(Structured object records)
**********

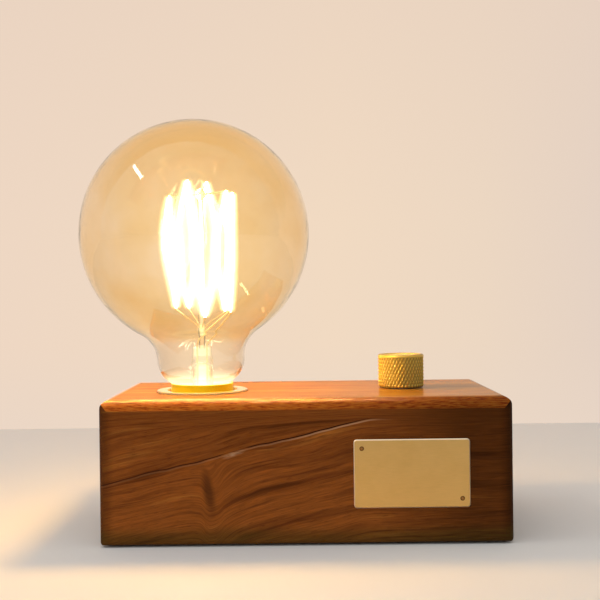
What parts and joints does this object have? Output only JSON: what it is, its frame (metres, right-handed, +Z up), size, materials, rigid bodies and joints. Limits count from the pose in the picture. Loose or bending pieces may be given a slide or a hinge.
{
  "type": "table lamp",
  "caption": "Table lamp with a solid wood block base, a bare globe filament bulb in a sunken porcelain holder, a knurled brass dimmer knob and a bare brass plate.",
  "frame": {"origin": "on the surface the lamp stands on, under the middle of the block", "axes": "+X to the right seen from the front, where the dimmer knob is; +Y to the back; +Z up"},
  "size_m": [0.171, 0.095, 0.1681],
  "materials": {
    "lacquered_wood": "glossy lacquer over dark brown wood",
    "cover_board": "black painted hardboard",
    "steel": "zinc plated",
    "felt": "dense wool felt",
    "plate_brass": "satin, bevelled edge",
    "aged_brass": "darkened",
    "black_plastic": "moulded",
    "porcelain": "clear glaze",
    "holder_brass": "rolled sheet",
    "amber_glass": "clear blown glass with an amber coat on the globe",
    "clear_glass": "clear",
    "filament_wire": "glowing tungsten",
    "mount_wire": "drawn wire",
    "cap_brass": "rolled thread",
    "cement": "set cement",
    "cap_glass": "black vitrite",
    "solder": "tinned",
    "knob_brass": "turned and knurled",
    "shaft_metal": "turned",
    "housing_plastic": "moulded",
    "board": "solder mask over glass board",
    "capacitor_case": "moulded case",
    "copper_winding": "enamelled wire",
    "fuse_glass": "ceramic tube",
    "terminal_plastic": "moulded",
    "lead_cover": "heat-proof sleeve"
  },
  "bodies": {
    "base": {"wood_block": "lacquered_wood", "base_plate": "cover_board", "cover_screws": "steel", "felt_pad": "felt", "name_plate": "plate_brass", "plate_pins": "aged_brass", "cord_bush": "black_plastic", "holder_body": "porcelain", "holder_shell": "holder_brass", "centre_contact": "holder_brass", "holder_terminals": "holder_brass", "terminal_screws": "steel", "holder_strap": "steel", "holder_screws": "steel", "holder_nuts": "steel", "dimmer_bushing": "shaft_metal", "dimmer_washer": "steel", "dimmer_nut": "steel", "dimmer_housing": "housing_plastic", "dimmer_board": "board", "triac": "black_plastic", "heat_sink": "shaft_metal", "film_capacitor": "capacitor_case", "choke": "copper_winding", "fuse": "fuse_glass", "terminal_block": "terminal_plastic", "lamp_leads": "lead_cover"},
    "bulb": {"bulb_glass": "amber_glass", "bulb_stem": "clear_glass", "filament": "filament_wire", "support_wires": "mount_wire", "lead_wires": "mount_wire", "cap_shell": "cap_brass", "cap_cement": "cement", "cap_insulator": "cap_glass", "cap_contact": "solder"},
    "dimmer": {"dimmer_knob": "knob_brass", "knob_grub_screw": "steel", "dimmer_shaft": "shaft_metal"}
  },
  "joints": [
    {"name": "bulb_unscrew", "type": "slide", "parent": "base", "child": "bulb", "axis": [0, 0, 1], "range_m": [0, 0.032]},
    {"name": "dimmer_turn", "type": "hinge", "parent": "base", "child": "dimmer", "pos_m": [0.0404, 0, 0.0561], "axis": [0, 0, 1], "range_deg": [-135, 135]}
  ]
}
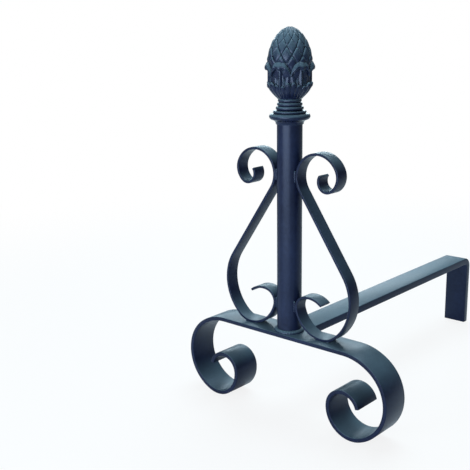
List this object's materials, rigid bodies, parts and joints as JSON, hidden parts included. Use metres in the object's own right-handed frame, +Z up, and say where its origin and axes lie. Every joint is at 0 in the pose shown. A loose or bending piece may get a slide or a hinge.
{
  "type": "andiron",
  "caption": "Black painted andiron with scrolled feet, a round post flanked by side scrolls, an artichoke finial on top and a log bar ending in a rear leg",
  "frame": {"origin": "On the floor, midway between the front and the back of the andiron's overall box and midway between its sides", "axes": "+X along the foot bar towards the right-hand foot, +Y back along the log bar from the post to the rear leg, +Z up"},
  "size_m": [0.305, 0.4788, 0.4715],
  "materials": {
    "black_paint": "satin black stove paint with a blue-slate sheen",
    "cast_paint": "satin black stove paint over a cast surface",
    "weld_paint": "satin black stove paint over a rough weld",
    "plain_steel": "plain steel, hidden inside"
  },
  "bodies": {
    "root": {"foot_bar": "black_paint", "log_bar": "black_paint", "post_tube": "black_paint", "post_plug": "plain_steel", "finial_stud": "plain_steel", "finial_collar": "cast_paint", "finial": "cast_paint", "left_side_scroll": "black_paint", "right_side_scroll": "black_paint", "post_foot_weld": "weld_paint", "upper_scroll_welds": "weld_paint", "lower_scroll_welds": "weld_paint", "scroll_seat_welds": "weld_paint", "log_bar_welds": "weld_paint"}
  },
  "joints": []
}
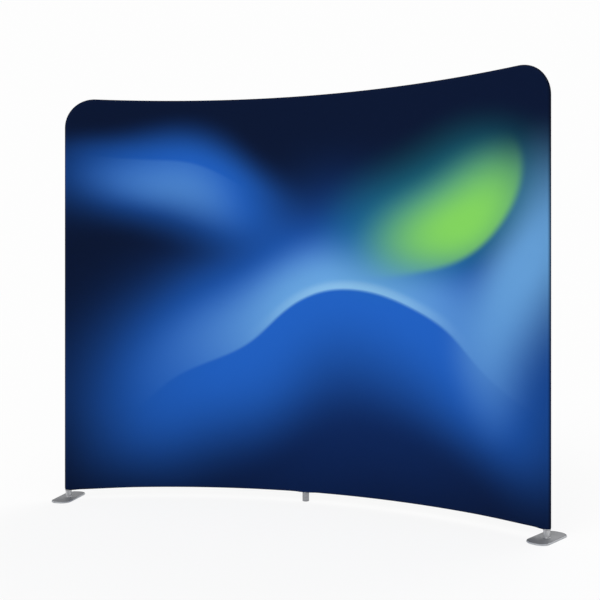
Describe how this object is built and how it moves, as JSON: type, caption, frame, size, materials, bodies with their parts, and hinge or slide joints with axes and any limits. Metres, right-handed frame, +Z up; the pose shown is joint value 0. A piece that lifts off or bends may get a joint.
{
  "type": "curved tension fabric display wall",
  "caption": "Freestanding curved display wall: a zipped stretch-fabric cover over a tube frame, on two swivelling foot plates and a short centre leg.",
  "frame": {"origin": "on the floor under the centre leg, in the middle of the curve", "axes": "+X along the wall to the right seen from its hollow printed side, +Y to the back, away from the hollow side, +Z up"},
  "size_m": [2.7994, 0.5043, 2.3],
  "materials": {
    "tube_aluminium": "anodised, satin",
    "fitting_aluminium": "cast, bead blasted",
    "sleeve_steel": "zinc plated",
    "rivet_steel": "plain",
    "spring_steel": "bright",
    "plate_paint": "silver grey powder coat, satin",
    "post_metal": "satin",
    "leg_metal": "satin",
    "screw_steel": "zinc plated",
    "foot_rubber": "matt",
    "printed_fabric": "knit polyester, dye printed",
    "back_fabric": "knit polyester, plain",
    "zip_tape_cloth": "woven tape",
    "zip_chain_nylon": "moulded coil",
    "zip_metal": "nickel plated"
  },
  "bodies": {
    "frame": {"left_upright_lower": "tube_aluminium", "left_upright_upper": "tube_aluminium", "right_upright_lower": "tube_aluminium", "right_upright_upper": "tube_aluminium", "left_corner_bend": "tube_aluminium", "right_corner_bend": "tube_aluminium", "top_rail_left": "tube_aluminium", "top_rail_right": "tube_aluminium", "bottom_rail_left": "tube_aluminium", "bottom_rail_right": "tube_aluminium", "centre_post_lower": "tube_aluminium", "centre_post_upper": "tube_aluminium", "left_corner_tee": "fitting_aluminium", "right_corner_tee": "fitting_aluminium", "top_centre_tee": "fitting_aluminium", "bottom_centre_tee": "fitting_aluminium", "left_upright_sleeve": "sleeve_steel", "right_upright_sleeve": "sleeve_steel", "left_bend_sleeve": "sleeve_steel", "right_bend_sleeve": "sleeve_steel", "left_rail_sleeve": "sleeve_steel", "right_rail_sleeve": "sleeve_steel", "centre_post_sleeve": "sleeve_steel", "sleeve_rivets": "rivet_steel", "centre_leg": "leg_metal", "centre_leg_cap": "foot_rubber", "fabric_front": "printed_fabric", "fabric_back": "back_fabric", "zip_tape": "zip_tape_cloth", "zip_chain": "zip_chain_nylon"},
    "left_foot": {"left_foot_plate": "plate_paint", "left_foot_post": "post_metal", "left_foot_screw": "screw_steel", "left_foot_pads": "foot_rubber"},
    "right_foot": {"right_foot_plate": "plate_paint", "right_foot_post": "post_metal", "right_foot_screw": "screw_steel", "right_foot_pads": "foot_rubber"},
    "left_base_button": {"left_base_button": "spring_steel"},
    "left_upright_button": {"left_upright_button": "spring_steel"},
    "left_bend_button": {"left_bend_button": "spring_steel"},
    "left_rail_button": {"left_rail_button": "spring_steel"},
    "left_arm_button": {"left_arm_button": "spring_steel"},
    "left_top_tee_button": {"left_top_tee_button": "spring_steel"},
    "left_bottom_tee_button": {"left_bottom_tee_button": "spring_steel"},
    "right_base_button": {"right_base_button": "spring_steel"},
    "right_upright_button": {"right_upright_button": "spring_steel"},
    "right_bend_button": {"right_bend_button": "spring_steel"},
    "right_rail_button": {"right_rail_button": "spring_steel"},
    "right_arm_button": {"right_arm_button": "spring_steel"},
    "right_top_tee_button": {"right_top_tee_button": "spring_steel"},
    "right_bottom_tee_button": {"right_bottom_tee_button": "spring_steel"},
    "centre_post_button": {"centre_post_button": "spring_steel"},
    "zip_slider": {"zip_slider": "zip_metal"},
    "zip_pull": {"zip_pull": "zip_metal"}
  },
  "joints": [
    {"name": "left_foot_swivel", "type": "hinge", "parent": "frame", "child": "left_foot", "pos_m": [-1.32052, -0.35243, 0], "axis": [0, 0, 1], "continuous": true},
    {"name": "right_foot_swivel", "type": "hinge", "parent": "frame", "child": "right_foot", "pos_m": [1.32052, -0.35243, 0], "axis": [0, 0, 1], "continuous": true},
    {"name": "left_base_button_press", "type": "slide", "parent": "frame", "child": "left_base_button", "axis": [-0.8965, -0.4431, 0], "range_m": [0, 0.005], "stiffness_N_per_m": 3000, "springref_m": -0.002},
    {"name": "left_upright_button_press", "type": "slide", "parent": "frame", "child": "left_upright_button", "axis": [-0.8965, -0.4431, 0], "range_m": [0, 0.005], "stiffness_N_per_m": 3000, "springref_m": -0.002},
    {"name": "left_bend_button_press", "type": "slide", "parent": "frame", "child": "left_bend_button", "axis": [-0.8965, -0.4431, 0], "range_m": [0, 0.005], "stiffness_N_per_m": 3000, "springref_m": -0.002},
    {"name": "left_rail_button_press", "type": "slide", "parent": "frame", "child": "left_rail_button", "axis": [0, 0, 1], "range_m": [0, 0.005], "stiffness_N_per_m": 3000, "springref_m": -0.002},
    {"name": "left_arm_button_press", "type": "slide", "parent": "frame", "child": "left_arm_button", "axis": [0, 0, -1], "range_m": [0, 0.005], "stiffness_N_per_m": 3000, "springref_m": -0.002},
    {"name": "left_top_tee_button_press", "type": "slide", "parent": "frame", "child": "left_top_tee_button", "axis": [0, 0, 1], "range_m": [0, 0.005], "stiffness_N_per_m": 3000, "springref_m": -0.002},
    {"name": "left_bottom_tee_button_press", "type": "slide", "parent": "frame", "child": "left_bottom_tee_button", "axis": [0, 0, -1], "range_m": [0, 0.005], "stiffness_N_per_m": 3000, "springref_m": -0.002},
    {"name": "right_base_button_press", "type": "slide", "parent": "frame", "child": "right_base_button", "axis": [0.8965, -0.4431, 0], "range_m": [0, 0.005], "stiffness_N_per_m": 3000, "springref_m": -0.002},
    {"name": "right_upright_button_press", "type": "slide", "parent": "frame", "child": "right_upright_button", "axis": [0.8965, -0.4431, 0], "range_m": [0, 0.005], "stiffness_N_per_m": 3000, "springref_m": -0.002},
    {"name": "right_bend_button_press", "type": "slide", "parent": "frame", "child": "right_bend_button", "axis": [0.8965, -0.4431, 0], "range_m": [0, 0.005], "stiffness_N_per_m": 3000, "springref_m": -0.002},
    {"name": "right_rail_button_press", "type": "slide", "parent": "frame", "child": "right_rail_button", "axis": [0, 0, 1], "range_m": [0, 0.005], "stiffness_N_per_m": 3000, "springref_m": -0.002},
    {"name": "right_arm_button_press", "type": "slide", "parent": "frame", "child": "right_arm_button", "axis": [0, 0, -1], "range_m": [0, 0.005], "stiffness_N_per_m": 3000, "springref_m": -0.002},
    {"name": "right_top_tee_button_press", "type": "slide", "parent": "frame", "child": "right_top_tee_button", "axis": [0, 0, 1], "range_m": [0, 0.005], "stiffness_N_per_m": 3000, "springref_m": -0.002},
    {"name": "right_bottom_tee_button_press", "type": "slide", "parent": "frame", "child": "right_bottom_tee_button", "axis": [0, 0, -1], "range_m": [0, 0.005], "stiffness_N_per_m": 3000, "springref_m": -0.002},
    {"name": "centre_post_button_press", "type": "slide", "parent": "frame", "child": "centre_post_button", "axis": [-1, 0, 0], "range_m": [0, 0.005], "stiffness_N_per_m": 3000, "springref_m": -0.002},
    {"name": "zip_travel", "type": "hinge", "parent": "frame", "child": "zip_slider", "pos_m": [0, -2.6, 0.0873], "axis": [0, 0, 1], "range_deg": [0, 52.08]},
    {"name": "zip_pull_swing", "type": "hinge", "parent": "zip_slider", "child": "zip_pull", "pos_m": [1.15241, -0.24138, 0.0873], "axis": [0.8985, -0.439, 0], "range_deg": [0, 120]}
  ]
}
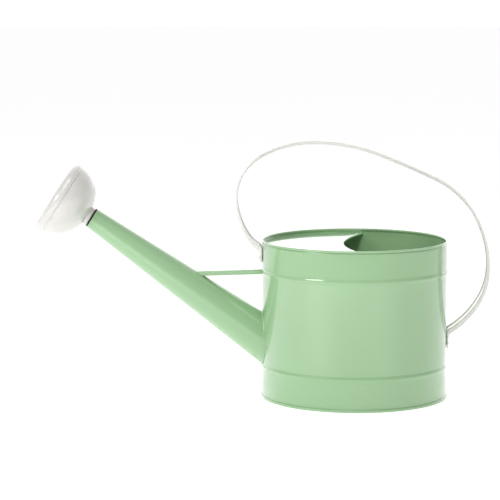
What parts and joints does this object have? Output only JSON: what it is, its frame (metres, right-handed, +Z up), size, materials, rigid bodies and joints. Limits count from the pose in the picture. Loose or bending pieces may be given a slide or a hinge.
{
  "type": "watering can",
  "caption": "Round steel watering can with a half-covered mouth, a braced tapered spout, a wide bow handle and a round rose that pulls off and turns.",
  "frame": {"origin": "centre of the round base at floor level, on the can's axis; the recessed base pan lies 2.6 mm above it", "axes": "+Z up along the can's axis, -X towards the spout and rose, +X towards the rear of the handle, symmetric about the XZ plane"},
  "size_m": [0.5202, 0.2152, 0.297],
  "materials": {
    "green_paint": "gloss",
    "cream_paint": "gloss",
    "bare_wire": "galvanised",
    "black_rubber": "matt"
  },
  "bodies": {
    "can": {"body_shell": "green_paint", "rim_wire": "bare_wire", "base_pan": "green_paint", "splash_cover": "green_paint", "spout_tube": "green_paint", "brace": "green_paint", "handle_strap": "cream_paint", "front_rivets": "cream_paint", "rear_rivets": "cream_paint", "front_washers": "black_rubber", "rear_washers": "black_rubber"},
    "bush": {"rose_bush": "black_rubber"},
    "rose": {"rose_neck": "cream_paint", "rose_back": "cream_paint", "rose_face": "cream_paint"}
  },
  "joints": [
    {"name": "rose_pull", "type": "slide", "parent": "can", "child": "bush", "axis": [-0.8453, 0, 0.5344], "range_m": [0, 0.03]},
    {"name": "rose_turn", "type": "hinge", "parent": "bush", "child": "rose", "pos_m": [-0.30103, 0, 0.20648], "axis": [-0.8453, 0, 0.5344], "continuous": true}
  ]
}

**********

| WRITTEN REQUEST |
Scan the material and collect every line that contains "with".

| RESPONSE FOR THIS EXERCISE |
  "caption": "Table lamp with a solid wood block base, a bare globe filament bulb in a sunken porcelain holder, a knurled brass dimmer knob and a bare brass plate.",
    "amber_glass": "clear blown glass with an amber coat on the globe",
  "caption": "Black painted andiron with scrolled feet, a round post flanked by side scrolls, an artichoke finial on top and a log bar ending in a rear leg",
    "black_paint": "satin black stove paint with a blue-slate sheen",
Describe how this object is built and how it moves, as JSON: type, caption, frame, size, materials, bodies with their parts, and hinge or slide joints with axes and any limits. Metres, right-handed frame, +Z up; the pose shown is joint value 0. A piece that lifts off or bends may get a joint.
  "caption": "Round steel watering can with a half-covered mouth, a braced tapered spout, a wide bow handle and a round rose that pulls off and turns.",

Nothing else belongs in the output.